→ MATERIAL PROVIDED

##############################

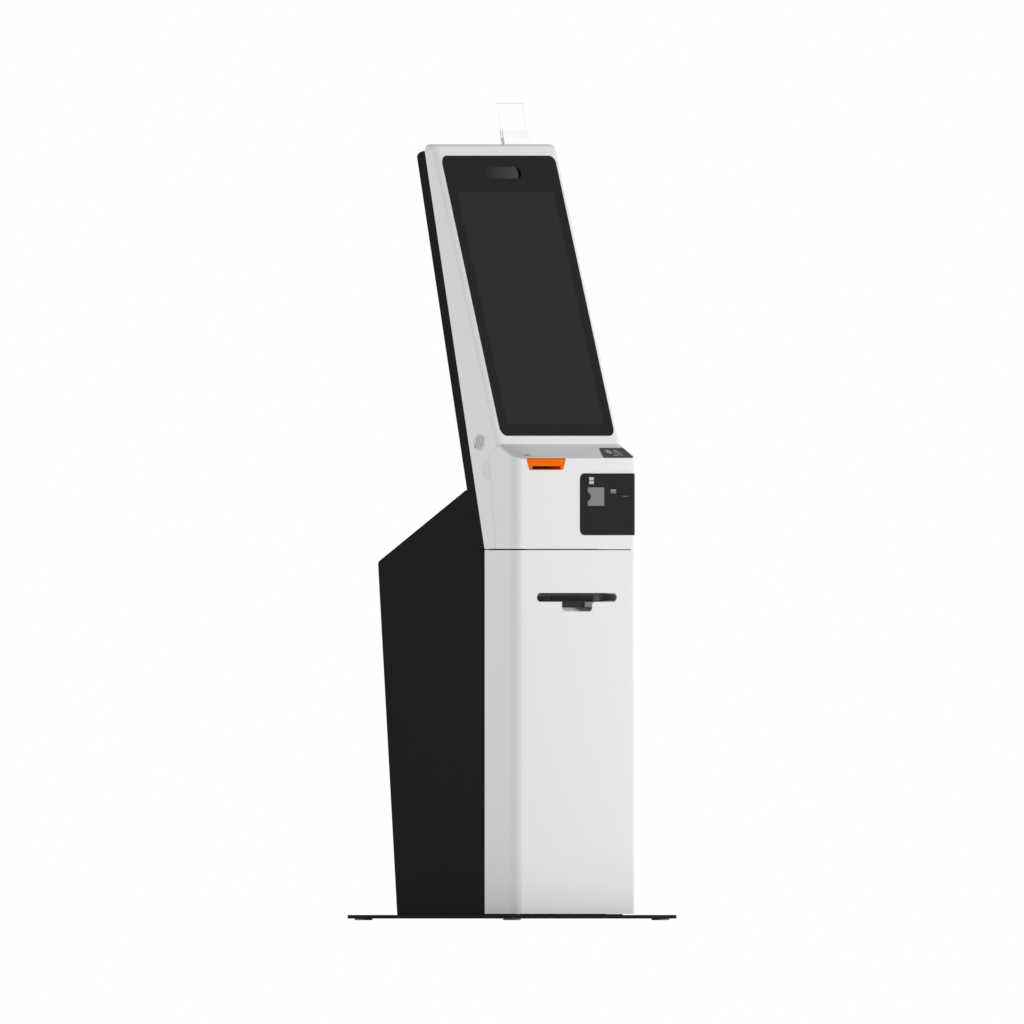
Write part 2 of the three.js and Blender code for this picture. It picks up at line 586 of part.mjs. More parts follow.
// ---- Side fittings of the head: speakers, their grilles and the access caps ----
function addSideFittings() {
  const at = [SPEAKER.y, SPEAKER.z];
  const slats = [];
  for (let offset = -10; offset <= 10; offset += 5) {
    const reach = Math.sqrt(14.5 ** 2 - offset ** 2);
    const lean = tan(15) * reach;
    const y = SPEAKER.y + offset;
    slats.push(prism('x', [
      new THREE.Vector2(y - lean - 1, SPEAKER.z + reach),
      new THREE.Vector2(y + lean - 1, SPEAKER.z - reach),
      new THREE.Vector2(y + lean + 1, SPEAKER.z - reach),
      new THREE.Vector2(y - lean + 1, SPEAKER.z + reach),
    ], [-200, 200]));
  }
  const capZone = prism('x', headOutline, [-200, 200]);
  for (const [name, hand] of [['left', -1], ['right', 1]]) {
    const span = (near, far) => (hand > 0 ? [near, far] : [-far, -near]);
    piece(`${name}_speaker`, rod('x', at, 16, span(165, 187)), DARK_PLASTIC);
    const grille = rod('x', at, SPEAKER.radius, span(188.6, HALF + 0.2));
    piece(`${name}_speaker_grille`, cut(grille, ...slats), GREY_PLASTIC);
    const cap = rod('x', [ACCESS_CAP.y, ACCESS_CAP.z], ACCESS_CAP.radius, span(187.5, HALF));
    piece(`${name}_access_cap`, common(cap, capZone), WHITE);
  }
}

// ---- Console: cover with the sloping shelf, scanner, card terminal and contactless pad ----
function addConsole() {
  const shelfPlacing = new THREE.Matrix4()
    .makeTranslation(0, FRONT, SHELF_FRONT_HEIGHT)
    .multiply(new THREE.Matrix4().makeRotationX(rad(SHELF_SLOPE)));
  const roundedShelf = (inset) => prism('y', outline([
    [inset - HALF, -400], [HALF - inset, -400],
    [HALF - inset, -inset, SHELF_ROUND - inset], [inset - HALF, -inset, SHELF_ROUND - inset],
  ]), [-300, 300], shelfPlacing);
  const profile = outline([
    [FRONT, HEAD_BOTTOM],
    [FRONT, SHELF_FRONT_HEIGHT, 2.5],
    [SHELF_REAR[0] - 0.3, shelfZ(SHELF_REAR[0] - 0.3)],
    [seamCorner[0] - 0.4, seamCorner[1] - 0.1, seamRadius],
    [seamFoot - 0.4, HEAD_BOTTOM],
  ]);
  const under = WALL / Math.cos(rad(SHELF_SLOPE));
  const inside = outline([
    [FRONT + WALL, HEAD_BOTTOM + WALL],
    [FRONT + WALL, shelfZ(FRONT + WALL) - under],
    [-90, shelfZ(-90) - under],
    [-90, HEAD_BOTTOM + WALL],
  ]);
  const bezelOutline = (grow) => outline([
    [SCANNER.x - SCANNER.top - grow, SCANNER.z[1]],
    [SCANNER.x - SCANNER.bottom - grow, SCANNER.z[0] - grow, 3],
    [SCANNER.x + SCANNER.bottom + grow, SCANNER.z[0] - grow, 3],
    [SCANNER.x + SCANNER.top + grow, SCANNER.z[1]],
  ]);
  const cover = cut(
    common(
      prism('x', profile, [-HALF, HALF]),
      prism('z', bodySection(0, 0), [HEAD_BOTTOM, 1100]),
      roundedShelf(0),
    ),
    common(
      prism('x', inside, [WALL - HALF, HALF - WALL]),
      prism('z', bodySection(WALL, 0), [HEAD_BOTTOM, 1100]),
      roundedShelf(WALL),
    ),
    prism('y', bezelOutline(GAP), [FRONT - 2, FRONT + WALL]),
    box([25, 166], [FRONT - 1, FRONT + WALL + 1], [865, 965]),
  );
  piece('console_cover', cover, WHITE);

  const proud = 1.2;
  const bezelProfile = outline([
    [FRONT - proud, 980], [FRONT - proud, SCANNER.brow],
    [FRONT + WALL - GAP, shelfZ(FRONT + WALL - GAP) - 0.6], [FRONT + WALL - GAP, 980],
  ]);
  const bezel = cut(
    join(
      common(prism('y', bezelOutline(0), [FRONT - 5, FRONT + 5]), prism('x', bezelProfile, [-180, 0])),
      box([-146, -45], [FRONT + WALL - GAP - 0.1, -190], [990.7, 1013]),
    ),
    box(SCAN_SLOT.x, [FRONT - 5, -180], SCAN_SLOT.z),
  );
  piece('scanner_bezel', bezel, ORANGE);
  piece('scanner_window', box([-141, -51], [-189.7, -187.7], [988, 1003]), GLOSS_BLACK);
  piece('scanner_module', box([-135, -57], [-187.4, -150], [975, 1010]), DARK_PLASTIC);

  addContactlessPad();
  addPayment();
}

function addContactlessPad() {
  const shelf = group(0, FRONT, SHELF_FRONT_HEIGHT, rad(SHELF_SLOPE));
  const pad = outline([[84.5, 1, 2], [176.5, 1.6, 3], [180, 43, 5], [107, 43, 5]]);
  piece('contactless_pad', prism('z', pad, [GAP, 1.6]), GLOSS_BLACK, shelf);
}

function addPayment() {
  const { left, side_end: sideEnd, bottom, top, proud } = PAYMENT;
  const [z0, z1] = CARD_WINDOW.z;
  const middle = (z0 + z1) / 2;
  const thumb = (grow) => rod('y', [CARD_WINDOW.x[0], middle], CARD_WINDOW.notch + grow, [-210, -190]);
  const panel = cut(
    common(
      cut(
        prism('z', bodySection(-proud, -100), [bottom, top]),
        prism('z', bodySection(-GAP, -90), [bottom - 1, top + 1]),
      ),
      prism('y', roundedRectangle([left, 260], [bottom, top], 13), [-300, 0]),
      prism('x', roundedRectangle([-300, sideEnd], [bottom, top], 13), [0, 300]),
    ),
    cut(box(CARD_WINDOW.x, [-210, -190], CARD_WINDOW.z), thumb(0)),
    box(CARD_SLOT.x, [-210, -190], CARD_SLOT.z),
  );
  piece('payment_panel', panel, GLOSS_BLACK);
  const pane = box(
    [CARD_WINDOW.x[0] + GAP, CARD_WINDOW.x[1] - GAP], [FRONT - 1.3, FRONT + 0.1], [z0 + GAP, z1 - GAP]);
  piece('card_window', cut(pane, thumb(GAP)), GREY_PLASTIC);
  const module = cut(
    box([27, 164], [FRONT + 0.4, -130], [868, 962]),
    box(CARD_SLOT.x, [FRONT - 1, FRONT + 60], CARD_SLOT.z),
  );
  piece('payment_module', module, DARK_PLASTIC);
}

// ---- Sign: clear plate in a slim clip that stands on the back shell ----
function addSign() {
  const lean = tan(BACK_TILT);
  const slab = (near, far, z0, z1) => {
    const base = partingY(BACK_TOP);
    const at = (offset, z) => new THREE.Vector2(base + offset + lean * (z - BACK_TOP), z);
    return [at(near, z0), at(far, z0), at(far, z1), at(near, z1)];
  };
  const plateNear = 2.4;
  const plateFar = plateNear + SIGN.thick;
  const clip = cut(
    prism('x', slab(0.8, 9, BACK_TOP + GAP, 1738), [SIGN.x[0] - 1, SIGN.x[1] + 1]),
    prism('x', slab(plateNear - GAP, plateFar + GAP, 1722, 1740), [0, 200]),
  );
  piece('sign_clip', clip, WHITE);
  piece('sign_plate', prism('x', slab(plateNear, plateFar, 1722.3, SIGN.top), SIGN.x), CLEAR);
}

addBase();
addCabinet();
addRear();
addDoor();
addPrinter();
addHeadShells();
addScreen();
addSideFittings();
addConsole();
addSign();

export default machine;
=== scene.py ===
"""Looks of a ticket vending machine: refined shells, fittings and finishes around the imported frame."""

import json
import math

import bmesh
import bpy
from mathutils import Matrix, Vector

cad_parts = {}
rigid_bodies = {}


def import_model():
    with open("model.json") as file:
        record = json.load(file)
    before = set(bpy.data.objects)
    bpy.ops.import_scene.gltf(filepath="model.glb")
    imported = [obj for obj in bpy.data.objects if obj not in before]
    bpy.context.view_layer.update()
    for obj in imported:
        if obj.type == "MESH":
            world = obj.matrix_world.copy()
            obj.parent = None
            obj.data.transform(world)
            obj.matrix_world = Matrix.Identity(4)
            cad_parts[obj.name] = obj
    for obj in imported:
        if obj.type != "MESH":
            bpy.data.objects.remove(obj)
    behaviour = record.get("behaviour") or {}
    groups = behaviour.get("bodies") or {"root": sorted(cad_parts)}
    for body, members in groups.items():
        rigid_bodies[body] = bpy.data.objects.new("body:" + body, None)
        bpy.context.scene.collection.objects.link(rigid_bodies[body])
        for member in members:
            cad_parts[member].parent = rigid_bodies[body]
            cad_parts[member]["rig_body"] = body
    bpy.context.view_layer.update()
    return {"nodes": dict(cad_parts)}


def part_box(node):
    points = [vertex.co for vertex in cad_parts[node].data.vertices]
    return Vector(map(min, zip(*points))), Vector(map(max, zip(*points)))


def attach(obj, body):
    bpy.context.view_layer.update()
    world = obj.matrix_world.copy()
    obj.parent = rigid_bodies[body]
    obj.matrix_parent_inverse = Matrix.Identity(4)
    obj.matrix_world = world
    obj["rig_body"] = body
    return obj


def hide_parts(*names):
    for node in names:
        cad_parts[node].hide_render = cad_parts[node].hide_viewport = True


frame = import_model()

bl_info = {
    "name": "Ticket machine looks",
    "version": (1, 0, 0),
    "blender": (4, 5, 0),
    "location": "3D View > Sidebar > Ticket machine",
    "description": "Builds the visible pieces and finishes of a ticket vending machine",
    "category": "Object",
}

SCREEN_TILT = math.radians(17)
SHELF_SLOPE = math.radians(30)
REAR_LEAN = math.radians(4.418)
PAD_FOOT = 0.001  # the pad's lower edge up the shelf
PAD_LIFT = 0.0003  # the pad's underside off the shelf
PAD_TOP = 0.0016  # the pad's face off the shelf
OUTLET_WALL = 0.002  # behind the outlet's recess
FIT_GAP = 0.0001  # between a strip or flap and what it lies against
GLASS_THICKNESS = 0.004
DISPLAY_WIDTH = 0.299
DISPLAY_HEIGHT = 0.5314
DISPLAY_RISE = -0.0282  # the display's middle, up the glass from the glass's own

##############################

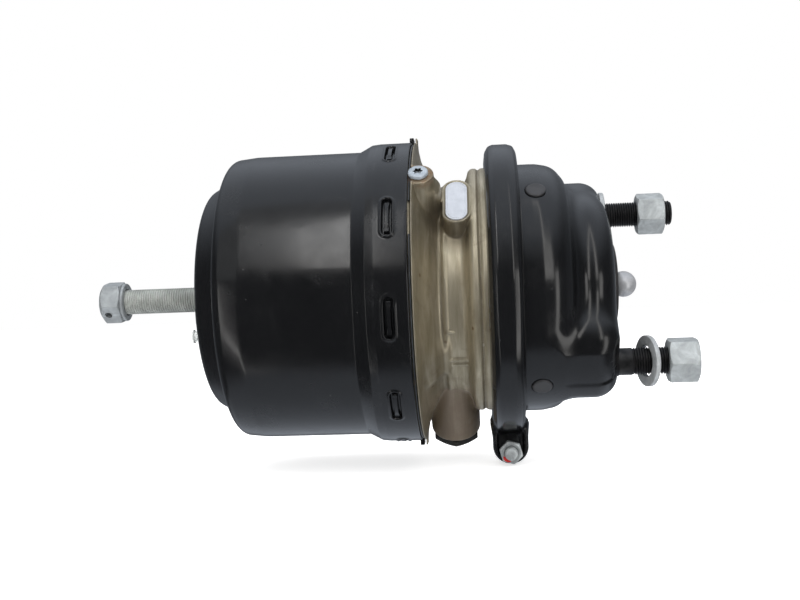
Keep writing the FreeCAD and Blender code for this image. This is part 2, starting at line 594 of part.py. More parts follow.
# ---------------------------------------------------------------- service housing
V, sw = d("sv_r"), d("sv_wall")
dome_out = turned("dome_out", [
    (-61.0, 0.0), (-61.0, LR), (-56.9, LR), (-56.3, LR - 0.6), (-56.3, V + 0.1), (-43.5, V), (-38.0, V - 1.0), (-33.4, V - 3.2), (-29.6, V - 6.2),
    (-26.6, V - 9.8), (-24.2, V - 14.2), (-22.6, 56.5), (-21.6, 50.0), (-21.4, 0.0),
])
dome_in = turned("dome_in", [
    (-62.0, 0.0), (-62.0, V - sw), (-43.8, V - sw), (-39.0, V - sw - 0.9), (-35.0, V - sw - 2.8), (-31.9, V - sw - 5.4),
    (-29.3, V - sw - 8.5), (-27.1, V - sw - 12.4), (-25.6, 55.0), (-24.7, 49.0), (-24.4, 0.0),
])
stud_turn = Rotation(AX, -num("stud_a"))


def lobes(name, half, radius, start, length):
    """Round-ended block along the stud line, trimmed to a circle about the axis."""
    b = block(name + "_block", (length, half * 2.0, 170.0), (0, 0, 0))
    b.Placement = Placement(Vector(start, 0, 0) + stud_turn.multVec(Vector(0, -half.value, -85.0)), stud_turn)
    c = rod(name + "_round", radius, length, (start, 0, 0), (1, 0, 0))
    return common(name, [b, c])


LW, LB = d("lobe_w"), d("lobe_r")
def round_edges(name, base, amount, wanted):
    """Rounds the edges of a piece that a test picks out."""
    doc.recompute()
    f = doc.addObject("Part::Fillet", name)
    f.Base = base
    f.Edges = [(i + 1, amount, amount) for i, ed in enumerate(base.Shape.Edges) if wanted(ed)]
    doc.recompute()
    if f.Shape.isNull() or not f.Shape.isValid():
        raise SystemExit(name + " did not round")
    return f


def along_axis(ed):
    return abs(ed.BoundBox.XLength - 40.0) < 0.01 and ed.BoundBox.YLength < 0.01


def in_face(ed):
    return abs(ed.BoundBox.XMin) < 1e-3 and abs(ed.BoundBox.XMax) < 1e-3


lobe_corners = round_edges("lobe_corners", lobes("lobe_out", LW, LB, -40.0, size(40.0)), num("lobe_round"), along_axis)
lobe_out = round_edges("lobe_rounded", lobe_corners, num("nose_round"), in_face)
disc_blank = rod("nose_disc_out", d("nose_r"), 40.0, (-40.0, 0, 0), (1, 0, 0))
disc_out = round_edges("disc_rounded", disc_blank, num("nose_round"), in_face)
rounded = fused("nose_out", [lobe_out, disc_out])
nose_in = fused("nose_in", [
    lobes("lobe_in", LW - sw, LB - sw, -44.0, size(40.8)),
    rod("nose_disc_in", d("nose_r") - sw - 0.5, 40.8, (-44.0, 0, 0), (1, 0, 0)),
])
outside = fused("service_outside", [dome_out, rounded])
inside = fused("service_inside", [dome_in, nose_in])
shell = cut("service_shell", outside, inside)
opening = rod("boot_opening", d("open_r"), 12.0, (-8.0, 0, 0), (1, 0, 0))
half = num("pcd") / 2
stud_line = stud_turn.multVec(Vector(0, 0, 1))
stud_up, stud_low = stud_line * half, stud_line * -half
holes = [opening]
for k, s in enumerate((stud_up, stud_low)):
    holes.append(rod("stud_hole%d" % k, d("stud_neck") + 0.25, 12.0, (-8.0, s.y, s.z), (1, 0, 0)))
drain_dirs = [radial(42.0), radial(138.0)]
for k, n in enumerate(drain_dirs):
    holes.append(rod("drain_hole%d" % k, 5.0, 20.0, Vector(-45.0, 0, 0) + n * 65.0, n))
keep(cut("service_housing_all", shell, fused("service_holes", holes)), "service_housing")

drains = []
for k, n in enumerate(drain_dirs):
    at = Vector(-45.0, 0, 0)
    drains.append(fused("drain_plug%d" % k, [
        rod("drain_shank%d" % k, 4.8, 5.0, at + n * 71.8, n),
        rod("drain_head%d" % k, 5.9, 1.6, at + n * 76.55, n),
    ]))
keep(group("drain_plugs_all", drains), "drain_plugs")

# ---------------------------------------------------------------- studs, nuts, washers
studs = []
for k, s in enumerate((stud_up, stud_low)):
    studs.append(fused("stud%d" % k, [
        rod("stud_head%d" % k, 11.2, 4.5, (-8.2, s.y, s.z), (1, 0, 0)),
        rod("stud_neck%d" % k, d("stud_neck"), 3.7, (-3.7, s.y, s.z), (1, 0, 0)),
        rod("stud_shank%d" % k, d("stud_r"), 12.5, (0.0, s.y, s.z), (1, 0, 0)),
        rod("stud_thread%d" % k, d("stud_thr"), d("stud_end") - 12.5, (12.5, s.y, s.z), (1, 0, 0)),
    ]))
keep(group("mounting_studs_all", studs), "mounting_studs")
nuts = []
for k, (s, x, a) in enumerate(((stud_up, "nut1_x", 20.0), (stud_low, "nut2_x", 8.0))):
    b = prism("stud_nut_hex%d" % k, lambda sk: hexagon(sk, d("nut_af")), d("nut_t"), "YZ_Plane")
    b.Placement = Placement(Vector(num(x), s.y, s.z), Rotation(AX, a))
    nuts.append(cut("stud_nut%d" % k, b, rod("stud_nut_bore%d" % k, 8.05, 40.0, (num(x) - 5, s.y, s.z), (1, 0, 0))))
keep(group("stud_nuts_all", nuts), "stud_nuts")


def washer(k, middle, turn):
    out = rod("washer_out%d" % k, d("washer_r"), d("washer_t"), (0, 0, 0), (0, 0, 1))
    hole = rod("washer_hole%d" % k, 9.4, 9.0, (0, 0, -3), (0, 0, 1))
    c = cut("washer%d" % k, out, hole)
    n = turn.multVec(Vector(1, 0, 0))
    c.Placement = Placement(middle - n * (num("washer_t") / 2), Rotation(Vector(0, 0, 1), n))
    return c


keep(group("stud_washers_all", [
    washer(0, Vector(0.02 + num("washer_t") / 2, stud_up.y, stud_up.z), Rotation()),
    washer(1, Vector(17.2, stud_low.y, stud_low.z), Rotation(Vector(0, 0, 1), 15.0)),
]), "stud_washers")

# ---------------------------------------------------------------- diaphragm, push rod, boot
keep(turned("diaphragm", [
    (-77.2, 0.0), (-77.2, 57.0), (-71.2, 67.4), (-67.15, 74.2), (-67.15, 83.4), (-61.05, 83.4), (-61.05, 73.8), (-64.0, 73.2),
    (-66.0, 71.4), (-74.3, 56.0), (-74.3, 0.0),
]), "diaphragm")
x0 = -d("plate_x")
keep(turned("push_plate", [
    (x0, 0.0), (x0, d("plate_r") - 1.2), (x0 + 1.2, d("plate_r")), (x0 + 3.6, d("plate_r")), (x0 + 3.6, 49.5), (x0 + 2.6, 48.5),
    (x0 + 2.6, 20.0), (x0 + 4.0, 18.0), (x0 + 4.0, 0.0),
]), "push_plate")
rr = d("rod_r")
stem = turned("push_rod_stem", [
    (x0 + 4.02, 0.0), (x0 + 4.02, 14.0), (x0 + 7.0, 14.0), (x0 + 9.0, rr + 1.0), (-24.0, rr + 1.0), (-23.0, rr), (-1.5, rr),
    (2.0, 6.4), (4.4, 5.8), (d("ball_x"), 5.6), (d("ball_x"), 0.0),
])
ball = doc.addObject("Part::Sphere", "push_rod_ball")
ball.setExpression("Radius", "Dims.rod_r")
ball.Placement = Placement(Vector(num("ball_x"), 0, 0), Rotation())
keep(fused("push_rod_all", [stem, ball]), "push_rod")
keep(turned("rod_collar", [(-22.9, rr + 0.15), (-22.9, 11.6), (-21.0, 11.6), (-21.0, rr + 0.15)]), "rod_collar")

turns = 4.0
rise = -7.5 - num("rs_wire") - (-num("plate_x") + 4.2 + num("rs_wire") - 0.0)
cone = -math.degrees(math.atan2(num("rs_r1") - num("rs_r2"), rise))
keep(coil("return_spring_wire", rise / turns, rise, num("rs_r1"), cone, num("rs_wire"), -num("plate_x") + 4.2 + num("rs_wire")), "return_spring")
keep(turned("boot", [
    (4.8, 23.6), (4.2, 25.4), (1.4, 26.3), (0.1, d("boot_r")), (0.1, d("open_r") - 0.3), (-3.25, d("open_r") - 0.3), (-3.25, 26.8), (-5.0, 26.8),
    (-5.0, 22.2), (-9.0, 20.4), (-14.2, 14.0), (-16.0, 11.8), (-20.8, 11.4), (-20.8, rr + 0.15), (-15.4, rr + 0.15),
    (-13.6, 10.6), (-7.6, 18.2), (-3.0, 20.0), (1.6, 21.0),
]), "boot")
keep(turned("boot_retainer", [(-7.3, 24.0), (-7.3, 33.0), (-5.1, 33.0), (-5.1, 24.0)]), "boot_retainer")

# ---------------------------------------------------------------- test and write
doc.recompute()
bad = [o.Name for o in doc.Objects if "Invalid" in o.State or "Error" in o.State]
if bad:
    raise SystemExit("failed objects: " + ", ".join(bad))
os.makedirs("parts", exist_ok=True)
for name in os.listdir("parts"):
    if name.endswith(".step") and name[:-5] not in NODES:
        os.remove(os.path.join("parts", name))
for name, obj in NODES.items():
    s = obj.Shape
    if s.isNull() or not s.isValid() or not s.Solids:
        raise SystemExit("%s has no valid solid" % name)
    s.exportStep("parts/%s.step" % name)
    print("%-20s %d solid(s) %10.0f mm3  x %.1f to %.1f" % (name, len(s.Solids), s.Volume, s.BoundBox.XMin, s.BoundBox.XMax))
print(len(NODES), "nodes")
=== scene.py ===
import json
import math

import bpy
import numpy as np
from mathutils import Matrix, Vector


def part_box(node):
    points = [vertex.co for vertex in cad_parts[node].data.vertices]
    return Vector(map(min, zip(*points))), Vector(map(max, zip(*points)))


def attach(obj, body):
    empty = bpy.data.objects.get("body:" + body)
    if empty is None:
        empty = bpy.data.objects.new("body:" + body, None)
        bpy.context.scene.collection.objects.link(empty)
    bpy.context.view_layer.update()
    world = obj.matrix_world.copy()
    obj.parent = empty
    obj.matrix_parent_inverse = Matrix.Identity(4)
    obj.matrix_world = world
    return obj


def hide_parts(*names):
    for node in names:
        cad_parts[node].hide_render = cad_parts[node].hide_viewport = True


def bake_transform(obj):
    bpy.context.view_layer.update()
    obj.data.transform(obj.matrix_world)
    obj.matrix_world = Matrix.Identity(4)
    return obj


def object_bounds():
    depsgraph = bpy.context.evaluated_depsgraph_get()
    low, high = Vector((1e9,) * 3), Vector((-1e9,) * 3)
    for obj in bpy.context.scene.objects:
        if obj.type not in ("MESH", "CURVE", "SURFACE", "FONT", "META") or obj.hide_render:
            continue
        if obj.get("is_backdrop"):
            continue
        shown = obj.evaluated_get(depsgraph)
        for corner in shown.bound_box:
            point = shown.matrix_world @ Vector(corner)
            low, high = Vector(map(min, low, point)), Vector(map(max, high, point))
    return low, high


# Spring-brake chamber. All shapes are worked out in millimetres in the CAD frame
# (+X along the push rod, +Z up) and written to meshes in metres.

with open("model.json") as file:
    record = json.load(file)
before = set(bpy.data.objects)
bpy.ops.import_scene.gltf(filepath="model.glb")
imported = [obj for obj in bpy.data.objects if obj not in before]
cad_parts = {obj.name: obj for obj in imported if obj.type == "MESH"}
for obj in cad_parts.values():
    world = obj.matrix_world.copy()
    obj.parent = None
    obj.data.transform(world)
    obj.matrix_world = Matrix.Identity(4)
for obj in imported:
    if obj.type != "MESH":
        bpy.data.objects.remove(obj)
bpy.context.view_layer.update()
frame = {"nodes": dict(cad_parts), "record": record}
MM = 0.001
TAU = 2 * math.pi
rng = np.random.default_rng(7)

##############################

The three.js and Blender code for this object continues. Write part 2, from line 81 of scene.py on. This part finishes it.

##############################

→ STATED TASK
Begin with the line containing "if s.isNull() or", end with the line containing "Vector(map(max, high, point))", and transcribe exactly every line in that span, with nothing added.

→ TASK OUTPUT
    if s.isNull() or not s.isValid() or not s.Solids:
        raise SystemExit("%s has no valid solid" % name)
    s.exportStep("parts/%s.step" % name)
    print("%-20s %d solid(s) %10.0f mm3  x %.1f to %.1f" % (name, len(s.Solids), s.Volume, s.BoundBox.XMin, s.BoundBox.XMax))
print(len(NODES), "nodes")
=== scene.py ===
import json
import math

import bpy
import numpy as np
from mathutils import Matrix, Vector


def part_box(node):
    points = [vertex.co for vertex in cad_parts[node].data.vertices]
    return Vector(map(min, zip(*points))), Vector(map(max, zip(*points)))


def attach(obj, body):
    empty = bpy.data.objects.get("body:" + body)
    if empty is None:
        empty = bpy.data.objects.new("body:" + body, None)
        bpy.context.scene.collection.objects.link(empty)
    bpy.context.view_layer.update()
    world = obj.matrix_world.copy()
    obj.parent = empty
    obj.matrix_parent_inverse = Matrix.Identity(4)
    obj.matrix_world = world
    return obj


def hide_parts(*names):
    for node in names:
        cad_parts[node].hide_render = cad_parts[node].hide_viewport = True


def bake_transform(obj):
    bpy.context.view_layer.update()
    obj.data.transform(obj.matrix_world)
    obj.matrix_world = Matrix.Identity(4)
    return obj


def object_bounds():
    depsgraph = bpy.context.evaluated_depsgraph_get()
    low, high = Vector((1e9,) * 3), Vector((-1e9,) * 3)
    for obj in bpy.context.scene.objects:
        if obj.type not in ("MESH", "CURVE", "SURFACE", "FONT", "META") or obj.hide_render:
            continue
        if obj.get("is_backdrop"):
            continue
        shown = obj.evaluated_get(depsgraph)
        for corner in shown.bound_box:
            point = shown.matrix_world @ Vector(corner)
            low, high = Vector(map(min, low, point)), Vector(map(max, high, point))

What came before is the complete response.